Cutover planning should include mock migrations, reconciliation checkpoints, fallback procedures, and command center support. Hypercare should be structured around business processes, with finance, operations, data, and integration leads jointly reviewing incidents and root causes each day.
Executive recommendations for scaling beyond the first rollout waves
After initial deployment, many organizations rush into broader expansion before the template is stable. A better strategy is to pause briefly after each wave, measure process performance, and refine the deployment model. This does not mean reopening core design decisions. It means validating whether the template is producing the intended business outcomes.
Executives should require evidence in five areas before approving the next expansion wave: close performance and reporting accuracy, operational transaction quality, adoption and support trends, integration stability, and local leadership readiness. If one of these areas is weak, scaling will amplify the problem.
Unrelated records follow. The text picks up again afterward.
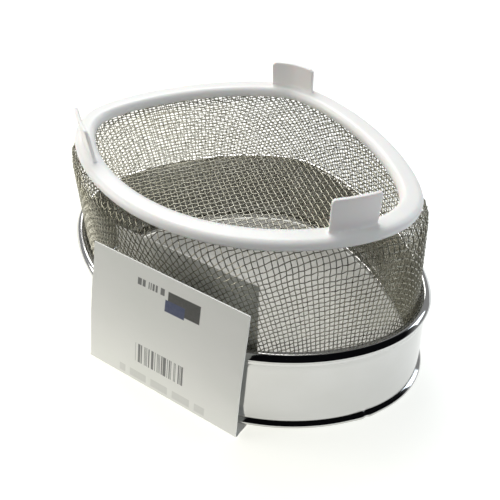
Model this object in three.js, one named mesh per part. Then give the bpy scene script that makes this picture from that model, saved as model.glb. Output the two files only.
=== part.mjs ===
// Triangular corner strainer, resting on its mouth with its feet up. Millimetres, +Z up, apex corner towards +Y.
import * as THREE from "three";

// ---- driving dimensions ----
// Every outline is a support function h(psi) = size + sum of c[k] * cos(k * psi), k = 2..6, psi from the apex.
const FOOT_OUTLINE = [-12.88, 2.96, 1.98, 0.78, 0.57];
const MOUTH_OUTLINE = [-14.16, 2.87, 2.01, 0.85, 0.49];
const STEPS = 96; // stations round every outline
const GAP = 0.3; // clearance between touching pieces

const BEAD_R = 2.8; // rolled edge of the collar
const BEAD_SIDES = 12;
const MOUTH_SIZE = 91.84; // bead centre line at the mouth
const MOUTH_Z = 1.9;
const NECK_SIZE = 86.6; // bead centre line where the basket enters the collar
const NECK_Z = 56.6;
const SHEET = 0.6; // collar sheet
const SHEET_IN = 0.3; // its inner face from the bead centre line
const LIP_H = 1.7; // turned lip under the neck bead
const LIP_T = 0.4;

const RING_SIZE = 69.3; // centre line of the plastic foot ring
const RING_Z = 115.54;
const RING_W = 10.06;
const RING_H = 6.14;
const RING_R = 3.03;

const FOOT_T = 1.7;
const FOOT_CORNER = 1.2;
// Angles of each plate's ends, its top, and its centre outwards of the ring's centre line.
const FOOT_SPANS = {
  foot_apex: { from: -17.3, to: 17.7, top: 131.2, offset: 0.7 },
  foot_left: { from: -149.4, to: -132.6, top: 135.2, offset: -0.5 },
  foot_right: { from: 131.4, to: 146.1, top: 135.2, offset: -0.5 },
};

const CLOTH = 0.9; // two crossing wires
const FLOOR_Z = RING_Z - RING_H / 2 - GAP; // outer face of the basket's flat floor
const WALL_TOP_SIZE = 78.15; // wall just under the floor's bend
const WALL_TOP_Z = RING_Z - 7.7;
const WALL_END_SIZE = 89.26; // wall just above the mouth bead
const WALL_END_Z = 5.1;
const BEND_R = 5.2;

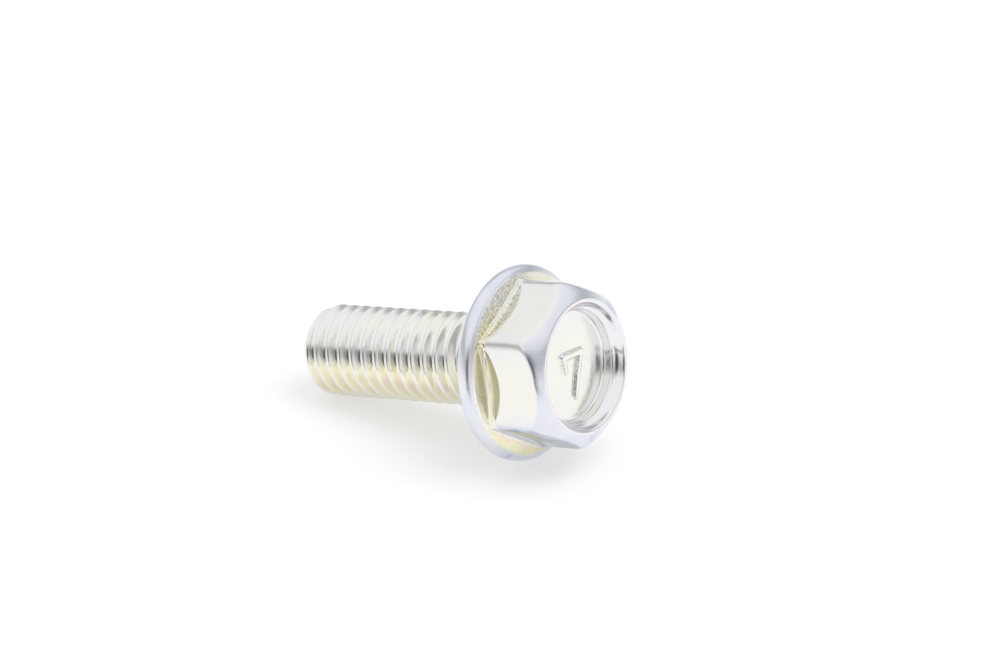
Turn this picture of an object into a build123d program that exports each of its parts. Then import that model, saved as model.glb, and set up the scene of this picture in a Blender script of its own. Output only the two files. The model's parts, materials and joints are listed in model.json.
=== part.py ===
from build123d import *
import os
from math import atan2, ceil, cos, degrees, radians, sin, sqrt, tan

# Flange bolt M6 x 1.0 x 16, one forged and thread-rolled piece (mm).
# Modelled upright: bearing face on z = 0, head above it, shank below it.

# thread and shank
thread_diameter = 6.0        # over the crests
pitch = 1.0
shank_length = 16.0          # bearing face to end face
flank_half_angle = 30.0
crest_share = 0.25           # flat crest, as a share of the pitch
thread_turn = 34.3           # where the thread starts, about the axis
neck_diameter = 5.2          # plain part under the head
neck_length = 2.1
end_diameter = 4.5           # end face inside its chamfer
end_chamfer_angle = 40.0     # chamfer flank from the axis
under_head_cone = (0.2, 0.3) # widening of the neck into the bearing face: out, high

# flange
flange_diameter = 12.5
flange_edge = 1.08           # thickness at the rim
rim_round_top = 0.5
rim_round_bottom = 0.42
round_steps = 2              # cones that make up each round of the rim
rim_turn = 2.28              # seam of the turned faces, off the underside it lies on
flange_slope = 9.0           # rise of the upper face towards the hexagon

# hexagon
across_flats = 9.72
head_height = 5.55           # bearing face to the crown
corner_round = 0.85
foot_height = 1.52           # sharp-cornered foot of the hexagon
foot_corner_round = 0.3
hex_turn = -2.5              # corner off the upright plane through the axis

# crown: round shoulder from the corners to the lip
shoulder_low = 4.0           # where it meets the corners
shoulder_mid = 5.12          # where it meets the middle of a flat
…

Longer term, the SaaS ERP platform should support enterprise modernization through embedded analytics, workflow automation, stronger internal controls, and simplified application architecture. Controlled expansion creates the discipline needed to reach that state without destabilizing the business.
Conclusion
A successful SaaS ERP rollout strategy for finance and operations is built on phased deployment, strong governance, workflow standardization, disciplined migration, and measurable adoption. Enterprises that sequence expansion carefully can modernize core processes, improve reporting integrity, and scale cloud ERP capabilities with less disruption.
For CIOs, COOs, and transformation leaders, the key decision is not whether to move quickly. It is how to move in a way that preserves control while building momentum. Controlled expansion gives finance and operations a common foundation for modernization, and it positions the ERP program as an enterprise operating model initiative rather than a software installation.